The production isn’t concerned with giving all the characters defined places in its 19th-century world. For example, there’s no ship, and it’s unclear what Tristan’s place in the household is (but yes, he’s based on Wagner). But what it does is establish a concrete, realistic, and not Medieval setting for the drama. In my experience, this is rare for Tristan stagings, which are more often abstract. These characters live in a 19th-century world of Victorian social conventions and restrictions, seen in the formal clothes and manners of the characters.
Despite its realistic elements, the events onstage seamlessly mix reality with the world of Isolde and Tristan’s dreams. As characters narrate past events, we see those events played out, as if we are entering their heads. Brangaene and Isolde are doubles, dressed exactly the same in act 1 and black and white reflections of each other in Act 2. Brangäne represents the socially responsible, cautious side of Isolde, while Isolde herself resists. The set is a group of identical and mirror-image rooms on a turntable, used to disorienting effect.

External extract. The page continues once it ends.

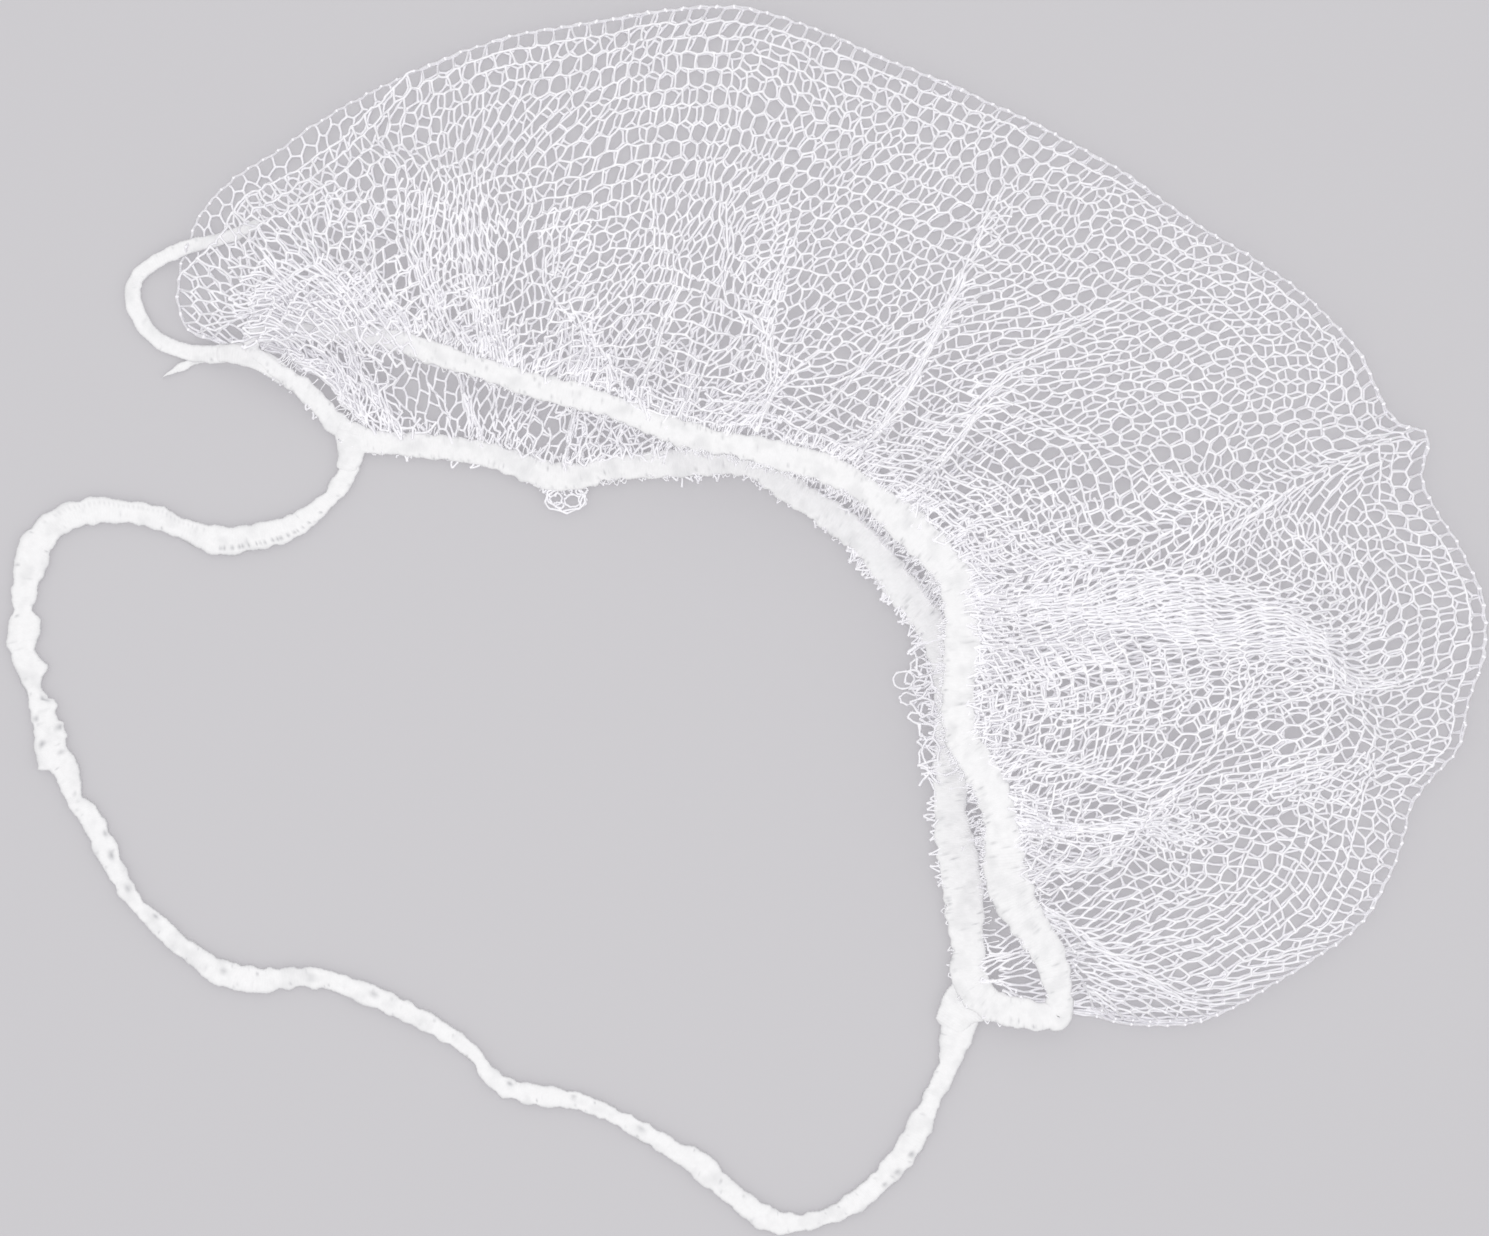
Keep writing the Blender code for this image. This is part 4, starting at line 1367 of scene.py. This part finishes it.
fuzz = noise(tree, where, 2600.0, 2.0)
fill(tree, shader, Base_Color=shaded, Normal=bumped(tree, fuzz, 0.25, 0.0001, Normal=ribbed))
for band in (head_elastic_band, corner_loop_band, loop_tail_band, mouth_elastic_band, *joins):
    band.data.materials.append(knit_elastic)

# %% [markdown]
# ## Floor and light
# The white knit only shows against something a little darker, so the floor is
# a plain pale grey. A bright even surround gives the soft shading under the
# gathers. An overhead light without shadows fills the depth of the net, as
# light does that passes through thin white thread.

# %% Floor
FLOOR_CORNERS = [(-3, -3, 0), (3, -3, 0), (3, 3, 0), (-3, 3, 0)]
FLOOR_COLOUR = (0.525, 0.515, 0.535, 1)

floor_mesh = bpy.data.meshes.new("floor")
floor_mesh.from_pydata(FLOOR_CORNERS, [], [(0, 1, 2, 3)])
floor = bpy.data.objects.new("floor", floor_mesh)
bpy.context.scene.collection.objects.link(floor)
floor_paint = bpy.data.materials.new("floor_paint")
floor_paint.use_nodes = True
fill(floor_paint.node_tree, floor_paint.node_tree.nodes["Principled BSDF"],
     Base_Color=FLOOR_COLOUR, Roughness=0.9, Specular_IOR_Level=0.2)
floor_mesh.materials.append(floor_paint)

# %% Light
SURROUND_COLOUR = (1, 1, 1, 1)
SURROUND_STRENGTH = 0.76
LAMP_PLACE = (0.0, -0.05, 1.3)
LAMP_LONG = 0.8
LAMP_WIDE = 0.6
LAMP_POWER = 7.7

world = bpy.data.worlds.new("surround")
world.use_nodes = True
fill(world.node_tree, world.node_tree.nodes["Background"],
     Color=SURROUND_COLOUR, Strength=SURROUND_STRENGTH)
bpy.context.scene.world = world
lamp_data = bpy.data.lights.new("overhead", "AREA")
lamp_data.shape = "RECTANGLE"
lamp_data.size = LAMP_LONG
lamp_data.size_y = LAMP_WIDE
lamp_data.energy = LAMP_POWER
lamp_data.use_shadow = False
lamp = bpy.data.objects.new("overhead", lamp_data)
lamp.location = LAMP_PLACE
bpy.context.scene.collection.objects.link(lamp)
bpy.context.scene.view_settings.view_transform = "Standard"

Act 2 takes place in the midst of a formal dinner party. Tristan and Isolde race through the house, sometimes seeing each other in the midst of an unseeing crowd, sometimes escaping into an alternate, empty world, identical to the crowded one but belongs only to them. At one moment, there is a dinner table full of seated guests, moments later they are in an identical space alone. In Act 3, injured Tristan is banished from the house. In his delirium, he finally travels from the street back into the dream dinner party of Act 2. Isolde’s Liebestod is her permanent departure for this alternate world where Tristan has already arrived. But King Mark takes Brangäne’s hand as if she is Isolde and nothing has happened. Only a part of Isolde has died.
It’s always attentive to the text, though it doesn’t stage everything and sometimes uses it in new ways. It’s also suspenseful and exciting. It’s perhaps not the immersive, timeless experience many people want out of Tristan, but I thought it was fascinating and sometimes revelatory.